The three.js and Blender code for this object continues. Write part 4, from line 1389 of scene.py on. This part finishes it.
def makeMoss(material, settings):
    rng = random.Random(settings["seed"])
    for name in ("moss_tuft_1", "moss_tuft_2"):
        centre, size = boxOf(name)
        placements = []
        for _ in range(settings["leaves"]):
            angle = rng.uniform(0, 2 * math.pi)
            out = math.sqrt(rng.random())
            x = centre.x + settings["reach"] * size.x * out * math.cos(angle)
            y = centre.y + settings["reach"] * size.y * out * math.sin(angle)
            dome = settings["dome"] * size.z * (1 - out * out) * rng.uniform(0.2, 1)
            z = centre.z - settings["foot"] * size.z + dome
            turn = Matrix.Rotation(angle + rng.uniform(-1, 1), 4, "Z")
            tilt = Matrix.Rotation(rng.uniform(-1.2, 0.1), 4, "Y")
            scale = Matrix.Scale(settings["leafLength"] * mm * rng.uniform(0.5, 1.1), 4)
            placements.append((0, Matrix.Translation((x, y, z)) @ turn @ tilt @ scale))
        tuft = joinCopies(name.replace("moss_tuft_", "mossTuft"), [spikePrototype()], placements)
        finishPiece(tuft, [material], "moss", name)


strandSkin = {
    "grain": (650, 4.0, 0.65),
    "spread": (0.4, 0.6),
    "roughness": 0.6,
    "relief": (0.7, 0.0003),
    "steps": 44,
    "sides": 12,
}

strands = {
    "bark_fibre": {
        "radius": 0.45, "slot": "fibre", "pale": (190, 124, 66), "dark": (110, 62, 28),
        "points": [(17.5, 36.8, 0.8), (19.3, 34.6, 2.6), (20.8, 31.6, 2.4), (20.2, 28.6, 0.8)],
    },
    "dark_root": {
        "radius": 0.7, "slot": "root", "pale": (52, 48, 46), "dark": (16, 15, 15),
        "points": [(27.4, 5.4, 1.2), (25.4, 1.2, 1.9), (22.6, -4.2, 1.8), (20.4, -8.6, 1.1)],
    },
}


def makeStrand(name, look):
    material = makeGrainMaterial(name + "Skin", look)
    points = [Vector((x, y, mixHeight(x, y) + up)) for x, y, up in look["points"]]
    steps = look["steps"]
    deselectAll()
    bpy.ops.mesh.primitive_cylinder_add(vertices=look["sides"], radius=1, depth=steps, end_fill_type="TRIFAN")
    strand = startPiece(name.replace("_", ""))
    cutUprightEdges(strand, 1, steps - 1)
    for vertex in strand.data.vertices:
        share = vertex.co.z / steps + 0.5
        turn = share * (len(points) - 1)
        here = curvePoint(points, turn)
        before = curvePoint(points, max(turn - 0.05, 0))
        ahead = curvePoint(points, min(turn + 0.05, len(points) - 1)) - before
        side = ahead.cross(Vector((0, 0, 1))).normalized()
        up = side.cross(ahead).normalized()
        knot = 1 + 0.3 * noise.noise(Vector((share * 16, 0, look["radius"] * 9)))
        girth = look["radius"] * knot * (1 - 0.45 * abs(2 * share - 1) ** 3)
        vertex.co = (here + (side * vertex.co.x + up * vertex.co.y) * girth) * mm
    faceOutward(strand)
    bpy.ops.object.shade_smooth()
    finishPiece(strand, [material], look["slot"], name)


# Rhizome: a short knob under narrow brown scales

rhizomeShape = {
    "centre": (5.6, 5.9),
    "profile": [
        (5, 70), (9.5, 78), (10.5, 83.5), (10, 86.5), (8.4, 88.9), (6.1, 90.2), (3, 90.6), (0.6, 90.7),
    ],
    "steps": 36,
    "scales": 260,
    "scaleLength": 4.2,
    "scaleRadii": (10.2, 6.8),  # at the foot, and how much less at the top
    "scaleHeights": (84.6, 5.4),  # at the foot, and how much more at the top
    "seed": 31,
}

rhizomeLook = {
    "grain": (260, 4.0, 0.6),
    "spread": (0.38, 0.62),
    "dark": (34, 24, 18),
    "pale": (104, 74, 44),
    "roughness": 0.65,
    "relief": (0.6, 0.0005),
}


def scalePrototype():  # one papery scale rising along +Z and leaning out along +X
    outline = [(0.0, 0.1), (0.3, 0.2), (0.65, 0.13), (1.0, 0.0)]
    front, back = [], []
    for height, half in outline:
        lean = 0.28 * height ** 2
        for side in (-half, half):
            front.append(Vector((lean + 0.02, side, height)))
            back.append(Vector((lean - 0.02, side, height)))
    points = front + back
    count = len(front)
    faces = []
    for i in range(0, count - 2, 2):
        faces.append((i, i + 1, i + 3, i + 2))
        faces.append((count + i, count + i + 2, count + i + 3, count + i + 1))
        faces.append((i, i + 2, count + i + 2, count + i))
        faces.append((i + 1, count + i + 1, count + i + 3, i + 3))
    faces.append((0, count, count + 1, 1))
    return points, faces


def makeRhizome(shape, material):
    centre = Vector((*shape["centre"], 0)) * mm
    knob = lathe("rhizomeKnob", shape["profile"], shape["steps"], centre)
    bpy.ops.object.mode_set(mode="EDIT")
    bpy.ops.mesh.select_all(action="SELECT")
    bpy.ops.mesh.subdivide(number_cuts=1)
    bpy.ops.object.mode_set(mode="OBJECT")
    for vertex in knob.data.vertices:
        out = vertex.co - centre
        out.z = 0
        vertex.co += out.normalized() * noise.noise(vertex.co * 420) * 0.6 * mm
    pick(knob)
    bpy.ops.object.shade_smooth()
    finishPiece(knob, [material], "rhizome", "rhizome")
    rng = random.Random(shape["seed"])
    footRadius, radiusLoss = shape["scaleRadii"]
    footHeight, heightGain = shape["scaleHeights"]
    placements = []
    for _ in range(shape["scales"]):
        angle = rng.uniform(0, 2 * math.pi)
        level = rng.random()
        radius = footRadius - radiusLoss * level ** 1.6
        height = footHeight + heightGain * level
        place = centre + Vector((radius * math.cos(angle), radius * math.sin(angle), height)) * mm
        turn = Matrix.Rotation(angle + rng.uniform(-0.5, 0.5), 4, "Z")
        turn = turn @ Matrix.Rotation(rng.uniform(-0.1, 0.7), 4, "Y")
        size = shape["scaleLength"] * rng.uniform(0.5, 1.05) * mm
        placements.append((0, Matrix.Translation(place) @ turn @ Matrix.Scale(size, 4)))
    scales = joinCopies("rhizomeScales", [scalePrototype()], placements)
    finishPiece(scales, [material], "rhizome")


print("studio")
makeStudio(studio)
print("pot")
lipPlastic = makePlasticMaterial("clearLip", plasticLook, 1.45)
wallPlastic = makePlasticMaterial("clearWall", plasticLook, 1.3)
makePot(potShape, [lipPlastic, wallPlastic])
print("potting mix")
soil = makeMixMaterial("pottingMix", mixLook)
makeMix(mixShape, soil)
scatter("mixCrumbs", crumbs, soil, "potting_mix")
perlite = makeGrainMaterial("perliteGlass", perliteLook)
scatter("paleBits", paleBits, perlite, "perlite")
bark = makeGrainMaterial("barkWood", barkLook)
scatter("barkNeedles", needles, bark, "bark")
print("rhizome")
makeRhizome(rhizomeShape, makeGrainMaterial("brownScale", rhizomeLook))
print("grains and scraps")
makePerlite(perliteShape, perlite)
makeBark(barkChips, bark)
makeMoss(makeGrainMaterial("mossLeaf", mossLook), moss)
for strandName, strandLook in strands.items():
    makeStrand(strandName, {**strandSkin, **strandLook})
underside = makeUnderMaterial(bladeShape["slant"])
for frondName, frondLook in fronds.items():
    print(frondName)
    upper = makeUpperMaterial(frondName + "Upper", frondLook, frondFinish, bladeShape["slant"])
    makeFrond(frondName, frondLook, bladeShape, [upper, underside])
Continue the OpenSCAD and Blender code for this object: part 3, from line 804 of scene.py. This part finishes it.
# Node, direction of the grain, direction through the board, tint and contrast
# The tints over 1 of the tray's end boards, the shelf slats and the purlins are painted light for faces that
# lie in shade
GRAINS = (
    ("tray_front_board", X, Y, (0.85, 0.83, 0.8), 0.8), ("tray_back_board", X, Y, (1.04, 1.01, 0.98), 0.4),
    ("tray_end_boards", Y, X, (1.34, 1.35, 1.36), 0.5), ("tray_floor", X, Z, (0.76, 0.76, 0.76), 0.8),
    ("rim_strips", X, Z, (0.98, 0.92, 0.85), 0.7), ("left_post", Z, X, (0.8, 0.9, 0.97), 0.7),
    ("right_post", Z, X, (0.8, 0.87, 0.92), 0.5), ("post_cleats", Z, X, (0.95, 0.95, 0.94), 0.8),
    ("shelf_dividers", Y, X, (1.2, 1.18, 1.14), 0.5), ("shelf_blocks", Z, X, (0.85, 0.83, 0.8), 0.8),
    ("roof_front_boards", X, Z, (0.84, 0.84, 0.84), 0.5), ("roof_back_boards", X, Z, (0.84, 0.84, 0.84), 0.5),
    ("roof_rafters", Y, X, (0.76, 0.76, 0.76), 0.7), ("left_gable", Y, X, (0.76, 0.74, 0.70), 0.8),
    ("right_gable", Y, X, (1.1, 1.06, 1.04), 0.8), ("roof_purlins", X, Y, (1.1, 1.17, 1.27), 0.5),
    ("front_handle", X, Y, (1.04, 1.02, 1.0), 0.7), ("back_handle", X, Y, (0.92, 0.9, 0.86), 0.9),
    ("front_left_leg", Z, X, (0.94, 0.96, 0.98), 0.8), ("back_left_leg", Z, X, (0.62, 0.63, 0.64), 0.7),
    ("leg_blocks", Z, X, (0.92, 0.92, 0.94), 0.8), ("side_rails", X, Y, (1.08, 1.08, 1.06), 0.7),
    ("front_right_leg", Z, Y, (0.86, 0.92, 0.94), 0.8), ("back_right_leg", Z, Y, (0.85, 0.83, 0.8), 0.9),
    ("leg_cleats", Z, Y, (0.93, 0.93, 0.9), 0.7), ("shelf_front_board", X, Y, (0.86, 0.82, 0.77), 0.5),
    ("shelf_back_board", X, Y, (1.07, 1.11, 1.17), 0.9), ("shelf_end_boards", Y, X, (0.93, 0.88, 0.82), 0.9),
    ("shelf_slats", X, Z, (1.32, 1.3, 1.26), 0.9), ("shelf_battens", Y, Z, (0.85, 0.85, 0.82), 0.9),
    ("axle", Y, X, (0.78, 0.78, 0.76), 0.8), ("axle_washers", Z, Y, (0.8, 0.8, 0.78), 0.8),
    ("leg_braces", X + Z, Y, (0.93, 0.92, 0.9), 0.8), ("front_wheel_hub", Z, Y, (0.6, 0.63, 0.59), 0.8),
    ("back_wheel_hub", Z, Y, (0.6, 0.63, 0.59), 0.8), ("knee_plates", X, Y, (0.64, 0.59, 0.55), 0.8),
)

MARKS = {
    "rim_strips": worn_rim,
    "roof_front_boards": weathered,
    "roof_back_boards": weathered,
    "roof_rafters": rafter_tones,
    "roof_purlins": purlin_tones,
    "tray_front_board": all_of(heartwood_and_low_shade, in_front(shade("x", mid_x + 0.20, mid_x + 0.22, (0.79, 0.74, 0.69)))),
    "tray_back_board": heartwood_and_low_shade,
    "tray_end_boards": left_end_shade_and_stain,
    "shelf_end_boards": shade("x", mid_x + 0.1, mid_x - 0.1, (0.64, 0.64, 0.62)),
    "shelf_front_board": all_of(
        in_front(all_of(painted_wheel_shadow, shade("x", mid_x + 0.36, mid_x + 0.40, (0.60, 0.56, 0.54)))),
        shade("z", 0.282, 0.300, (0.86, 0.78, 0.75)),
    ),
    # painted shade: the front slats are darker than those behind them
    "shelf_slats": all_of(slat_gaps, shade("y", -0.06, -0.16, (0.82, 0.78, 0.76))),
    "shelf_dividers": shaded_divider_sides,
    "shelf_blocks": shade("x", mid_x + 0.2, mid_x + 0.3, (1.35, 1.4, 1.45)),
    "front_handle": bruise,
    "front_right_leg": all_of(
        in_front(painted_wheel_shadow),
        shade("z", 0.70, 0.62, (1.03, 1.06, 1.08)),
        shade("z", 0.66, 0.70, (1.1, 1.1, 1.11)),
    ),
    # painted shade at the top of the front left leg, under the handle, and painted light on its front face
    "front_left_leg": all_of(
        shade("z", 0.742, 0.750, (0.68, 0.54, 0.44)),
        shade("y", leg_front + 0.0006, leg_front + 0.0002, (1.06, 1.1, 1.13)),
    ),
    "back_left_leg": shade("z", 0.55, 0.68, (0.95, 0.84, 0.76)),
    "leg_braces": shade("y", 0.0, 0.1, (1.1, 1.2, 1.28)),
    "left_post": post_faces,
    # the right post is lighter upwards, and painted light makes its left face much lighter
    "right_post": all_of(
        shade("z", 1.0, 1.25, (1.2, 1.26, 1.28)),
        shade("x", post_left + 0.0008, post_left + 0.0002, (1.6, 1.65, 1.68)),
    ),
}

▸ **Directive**
Using the records above, list each line that includes "from".

▸ **Solution to this task**
The three.js and Blender code for this object continues. Write part 4, from line 1389 of scene.py on. This part finishes it.
Continue the OpenSCAD and Blender code for this object: part 3, from line 804 of scene.py. This part finishes it.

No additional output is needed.